The problem with it all, though, is that the film tells a story of personal real life tragedy and by committing this to celluloid the creative team have managed to make it rather dull. Despite the beauty of the photography, and some of it is ravishing, the story is a rather pathetic one that demands privacy rather than exposure. In attempting to remain faithful to the real facts of the episode, director Christopher Menaul and screenplay writer Jonathan Smith have squeezed the drama out of it. The result plods beautifully but predictably across the screen.
Munnings was clearly not quite the nicest of chaps. It is well known that despite achieving respectability as president of the Royal Academy of Art in 1944 he never lost his rough edges. Indeed his valedictory speech was given in an evidently drunken stupor whereupon he lambasted the Impressionist movement for having corrupted art. In Dominic Cooper’s hands he is self-opinionated and self-loving. He demonstrates little affection for anyone else so it comes as a surprise when Emily Browning’s Florence Carter-Wood agrees to marry him. Neither actor dominates the screen and neither has the charisma to make up for the film’s deficiencies. He is dislikeable and she is rather wet. It is not, perhaps, their fault. The screenplay paints them into a corner from which they find it difficult to escape.
It is up to Dan Stevens in the role of Evans to rescue the film from this ill-matched and ill-starred pair of lovers. It is a quiet dignified performance that delivers what it needs to do without histrionics. A brief cameo from Nicholas Farrell as Carter-Wood père nearly steals the film whilst Hattie Morahan as Laura Knight, one of the Lamorna group, is charmingly believable.
And a little niggle to finish with. It is hard to achieve plausibly great art being painted by great artists on film. You can’t use the originals and the reproductions are always sub-standard. It stretches the suspension of disbelief to breaking point.
It is the story of how Alfred Munnings, equestrian painter and drunken boor, wooed and married fellow artist Florence Carter-Wood. His success in this amorous adventure was achieved despite the fact that, according to the film at least, Carter-Wood and Munnings’ best friend Captain Gilbert Evans were clearly a much, much better match. Everyone in the film except for Carter-Wood and Munnings knows it and everyone watching the unfolding love-triangle knows it too. It comes as no surprise, therefore, when events play out the way they do.
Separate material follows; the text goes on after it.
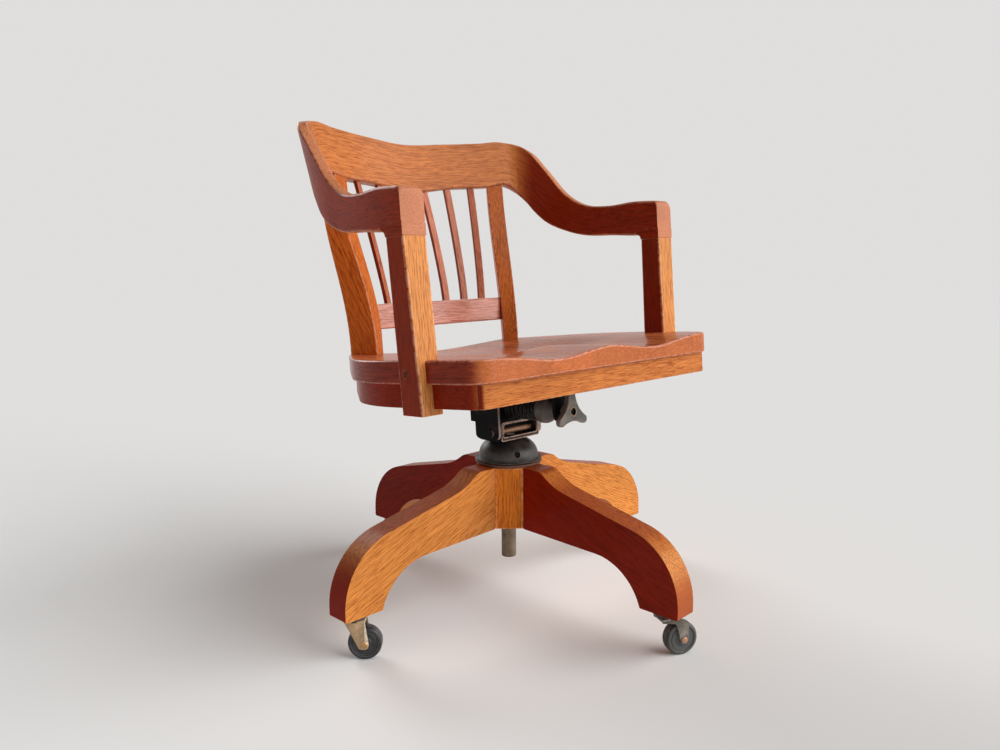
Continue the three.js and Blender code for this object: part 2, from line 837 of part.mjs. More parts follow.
function makeYoke() {
  const walls = [-yokeWallHalf - yokeWallThickness, yokeWallHalf].map((from) => {
    return sideBoard(yokeWallOutline(), from, from + yokeWallThickness);
  });
  const half = yokeWallHalf + yokeWallThickness / 2;
  const floorTop = yokeFloorHeight + yokeFloorThickness;
  const inset = yokeRounding;
  const floor = box([-half, yokeFront + inset, yokeFloorHeight], [half, yokeRear - inset, floorTop]);
  const neck = rod(yokeNeckRadius, yokeNeckHeight, floorTop, turnedSides);
  const pinHole = alongX(rod(pinRadius + seam, -earSpread, earSpread)).translate(0, pinY, pinHeight);
  const holeTop = spindleSeatHeight + overrun;
  const spindleHole = rod(spindleRadius + seam, yokeNeckHeight - overrun, holeTop, turnedSides);
  const yoke = join(floor, ...walls, neck, uprightGeometry());
  place("tilt_yoke", cut(yoke, pinHole, spindleHole), castIron);
}

function makeWindowPlate() {
  const top = windowPlateBottom + windowPlateHeight;
  const outline = rectangle(-windowPlateHalf, windowPlateBottom, windowPlateHalf, top, windowRounding);
  const half = windowPlateHalf - windowSide;
  const opening = rectangle(-half, windowPlateBottom + windowSill, half, top - windowHead, windowRounding);
  const back = yokeFront - seam;
  place("window_plate", frontBoard(outline, back - windowPlateThickness, back, 0, [opening]), wornSteel);
}

function makePin() {
  const half = earSpread + seam;
  const profile = [
    [0, -half - pinHeadThickness],
    [pinHeadRadius, -half - pinHeadThickness],
    [pinHeadRadius, -half],
    [pinRadius, -half],
    [pinRadius, half],
    [pinHeadRadius, half],
    [pinHeadRadius, half + pinHeadThickness],
    [0, half + pinHeadThickness],
  ];
  place("pivot_pin", alongX(turned(profile, smallSides)).translate(0, pinY, pinHeight), wornSteel);
}

// Seat iron, in the seat's frame: two ears on the pin, a top plate with lugs and the front wall
function earOutline() {
  return outlinePoints([
    [ironFront, -ironRailDrop, earCornerRadius],
    [earFront, -ironRailDrop, earCornerRadius],
    [earFront, -earBottomDrop, earCornerRadius],
    [earStepRear, -earBottomDrop, earCornerRadius],
    [earStepRear, -earStepDrop, 0],
    [earRear, -earStepDrop, 0],
    [earRear, -ironRailDrop, earCornerRadius],
    [ironRear, -ironRailDrop, earCornerRadius],
    [ironRear, -seam, 0],
    [ironFront, -seam, 0],
  ]);
}

function screwPlaces() {
  const rows = [ironFront + ironLugWidth / 2, ironRear - ironLugWidth / 2];
  return rows.flatMap((y) => [-screwSpread, screwSpread].map((x) => [x, y]));
}

function makeSeatIron() {
  const hole = circle(pinSeatY, pinSeatZ, pinRadius + runningGap);
  const ears = [-earSpread, earSpread - earThickness].map((from) => {
    return sideBoard(earOutline(), from, from + earThickness, 0, [hole]);
  });
  const plate = box([-earSpread, ironFront, -seam - ironTopThickness], [earSpread, ironRear, -seam]);
  const lugs = [ironFront, ironRear - ironLugWidth].map((from) => {
    return box([-ironLugHalf, from, -seam - ironTopThickness], [ironLugHalf, from + ironLugWidth, -seam]);
  });
  const wallOutline = outlinePoints([
    [-wallHalfWidth, -boltDrop - wallHalfWidth, wallRounding],
    [wallHalfWidth, -boltDrop - wallHalfWidth, wallRounding],
    [wallHalfWidth, -seam, 0],
    [-wallHalfWidth, -seam, 0],
  ]);
  const boltHole = circle(0, -boltDrop, boltRadius + runningGap);
  const wall = frontBoard(wallOutline, wallY, wallY + wallThickness, 0, [boltHole]);
  const screwHoles = screwPlaces().map(([x, y]) => {
    return rod(screwRadius + seam, -ironTopThickness - overrun, overrun).translate(x, y, 0);
  });
  place("seat_iron", cut(join(plate, ...lugs, ...ears, wall), ...screwHoles), castIron, seat);
}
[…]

Thematically there is not much new to ponder. Munnings is temperamental. Well he was an artist and we’ve been told many times that this is so often the way with ‘those kind of people’. Set in pre-war, stiff upper-lipped Britain of the early twentieth century there are class divisions that the artistic fraternity have tried to transcend for generations. Yet Munnings’ humble origins in Mendham in Suffolk [where there is still a pub named after him] play against him as he encounters the more aristocratic heritage and relations of his inamorata. And of course, being artistic, we are offered a group of people known as the Lamorna School whose morality, judged by the standards of the time, was suspect. The film does not baulk at showing both male and female full frontal nudity and there is plenty of good honest Anglo-Saxon swearing.
The problem with it all, though, is that the film tells a story of personal real life tragedy and by committing this to celluloid the creative team have managed to make it rather dull. Despite the beauty of the photography, and some of it is ravishing, the story is a rather pathetic one that demands privacy rather than exposure. In attempting to remain faithful to the real facts of the episode, director Christopher Menaul and screenplay writer Jonathan Smith have squeezed the drama out of it. The result plods beautifully but predictably across the screen.
Munnings was clearly not quite the nicest of chaps. It is well known that despite achieving respectability as president of the Royal Academy of Art in 1944 he never lost his rough edges. Indeed his valedictory speech was given in an evidently drunken stupor whereupon he lambasted the Impressionist movement for having corrupted art. In Dominic Cooper’s hands he is self-opinionated and self-loving. He demonstrates little affection for anyone else so it comes as a surprise when Emily Browning’s Florence Carter-Wood agrees to marry him. Neither actor dominates the screen and neither has the charisma to make up for the film’s deficiencies. He is dislikeable and she is rather wet. It is not, perhaps, their fault. The screenplay paints them into a corner from which they find it difficult to escape.
It is up to Dan Stevens in the role of Evans to rescue the film from this ill-matched and ill-starred pair of lovers. It is a quiet dignified performance that delivers what it needs to do without histrionics. A brief cameo from Nicholas Farrell as Carter-Wood père nearly steals the film whilst Hattie Morahan as Laura Knight, one of the Lamorna group, is charmingly believable.
And a little niggle to finish with. It is hard to achieve plausibly great art being painted by great artists on film. You can’t use the originals and the reproductions are always sub-standard. It stretches the suspension of disbelief to breaking point.